■ **Stated problem**:
List all lines of the data that include the string "bodies".

■ **Supplied information**:
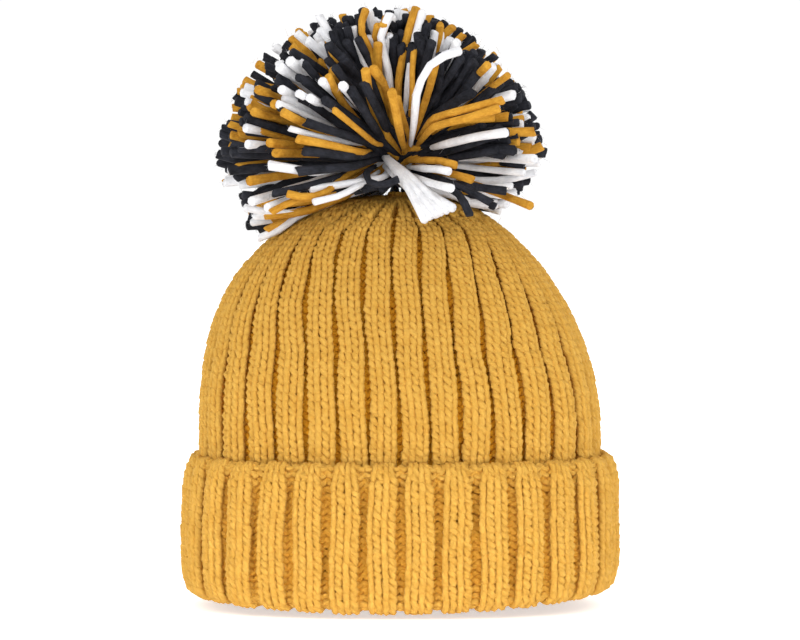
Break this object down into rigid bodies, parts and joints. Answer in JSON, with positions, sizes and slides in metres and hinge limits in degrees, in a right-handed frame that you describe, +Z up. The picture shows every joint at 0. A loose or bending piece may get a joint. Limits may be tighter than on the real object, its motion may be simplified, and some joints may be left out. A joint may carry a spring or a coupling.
{
  "type": "knit beanie",
  "caption": "Chunky rib-knit beanie with a turned-up cuff and a large multicoloured yarn pom-pom tied to the crown.",
  "frame": {"origin": "on the floor under the middle of the head opening, at the centre of the whole part's base", "axes": "+Z up to the pom-pom, -Y the front of the hat, +X the wearer's left; X is the wide way of the head opening"},
  "size_m": [0.219, 0.179, 0.3057],
  "materials": {
    "knit_mustard": "matt chunky rib knit, soft spun yarn",
    "seam_mustard": "matt sewing yarn",
    "label_cloth": "satin woven tape, blank",
    "tie_cord": "matt twisted cord",
    "pom_navy": "matt, fuzzy cut yarn",
    "pom_white": "matt, fuzzy cut yarn",
    "pom_mustard": "matt, fuzzy cut yarn"
  },
  "bodies": {
    "hat": {"ribbed_body": "knit_mustard", "turned_up_cuff": "knit_mustard", "crown_gathering_yarn": "seam_mustard", "back_seam": "seam_mustard", "care_label": "label_cloth", "anchor_knot": "tie_cord", "pom_tuft_low_01": "pom_navy", "pom_tuft_low_02": "pom_white", "pom_tuft_low_03": "pom_navy", "pom_tuft_low_04": "pom_mustard", "pom_tuft_low_05": "pom_navy", "pom_tuft_low_06": "pom_white", "pom_tuft_low_07": "pom_navy", "pom_tuft_low_08": "pom_mustard", "pom_tuft_low_09": "pom_navy", "pom_tuft_low_10": "pom_white", "pom_tuft_low_11": "pom_navy", "pom_tuft_low_12": "pom_mustard"},
    "anchor": {"anchor_tail_left": "tie_cord", "anchor_tail_right": "tie_cord"},
    "tie": {"tie_wrap": "tie_cord"},
    "pompom": {"bound_strand_middles": "pom_navy", "pom_tuft_middle_01": "pom_navy", "pom_tuft_middle_02": "pom_mustard", "pom_tuft_middle_03": "pom_navy", "pom_tuft_middle_04": "pom_white", "pom_tuft_middle_05": "pom_navy", "pom_tuft_middle_06": "pom_mustard", "pom_tuft_middle_07": "pom_navy", "pom_tuft_middle_08": "pom_white", "pom_tuft_middle_09": "pom_navy", "pom_tuft_middle_10": "pom_mustard", "pom_tuft_middle_11": "pom_navy", "pom_tuft_high_01": "pom_white", "pom_tuft_high_02": "pom_navy", "pom_tuft_high_03": "pom_mustard", "pom_tuft_high_04": "pom_navy", "pom_tuft_high_05": "pom_white", "pom_tuft_high_06": "pom_navy", "pom_tuft_high_07": "pom_mustard", "pom_tuft_high_08": "pom_navy", "pom_tuft_top_01": "pom_mustard", "pom_tuft_top_02": "pom_navy", "pom_tuft_top_03": "pom_white"}
  },
  "joints": [
    {"name": "pom_nod", "type": "hinge", "parent": "hat", "child": "anchor", "pos_m": [0, 0, 0.208], "axis": [1, 0, 0], "range_deg": [-15, 15], "stiffness_Nm_per_rad": 0.08},
    {"name": "pom_sway", "type": "hinge", "parent": "anchor", "child": "tie", "pos_m": [0, 0, 0.208], "axis": [0, 1, 0], "range_deg": [-15, 15], "stiffness_Nm_per_rad": 0.08},
    {"name": "pom_twist", "type": "hinge", "parent": "tie", "child": "pompom", "pos_m": [0, 0, 0.208], "axis": [0, 0, 1], "range_deg": [-30, 30], "stiffness_Nm_per_rad": 0.02}
  ]
}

■ **Complete answer**:
Break this object down into rigid bodies, parts and joints. Answer in JSON, with positions, sizes and slides in metres and hinge limits in degrees, in a right-handed frame that you describe, +Z up. The picture shows every joint at 0. A loose or bending piece may get a joint. Limits may be tighter than on the real object, its motion may be simplified, and some joints may be left out. A joint may carry a spring or a coupling.
  "bodies": {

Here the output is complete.